An interesting problem from the wordplay column of the New York Times.
Can you arrange plates numbered 1 to 16, in a circle so the sum of adjacent pairs is always a perfect square?
The quick answer is no, since 16 can only have 9 as its neighbour. But we can obviously adapt and extend the problem as follows:
For what values of n, can you arrange plates numbered from 1 to n, in a line such that the sum of adjacent pairs is always a perfect square?
In this case, 16 is a possible answer and we know that number 16 must be at one of the ends. In fact, there is essentially one solution:
16, 9, 7, 2, 14, 11, 5, 4, 12, 13, 3, 6, 10, 15, 1, 8.

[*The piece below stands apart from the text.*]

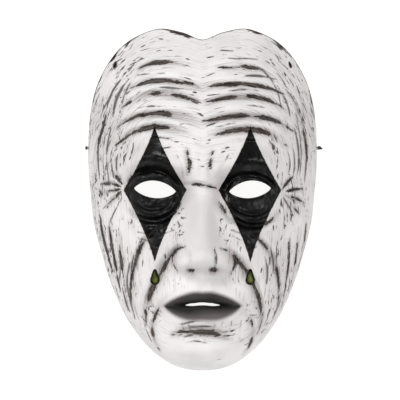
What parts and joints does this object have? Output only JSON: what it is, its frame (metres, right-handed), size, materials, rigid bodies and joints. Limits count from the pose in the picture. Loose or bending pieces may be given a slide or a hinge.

We also note that by fiddling with the ends of the above sequence, n=15 and n=17 are also possible. Certainly, the trivial condition n=1 works.
Is n=15, the smallest non-trivial solution? I think so. We first observe that n=14 cannot work because then 8 can only have one possible neighbour 1, 9 can only have one neighbour 7 and 10 can only have 6. Now if n is less than 14, we see that the chain 2 -7 -9 must appear but there are no possible ways to extend the chain.
So the possible answers are {1, 15, 16, 17}. There must be more. Can we characterize all the possible answers?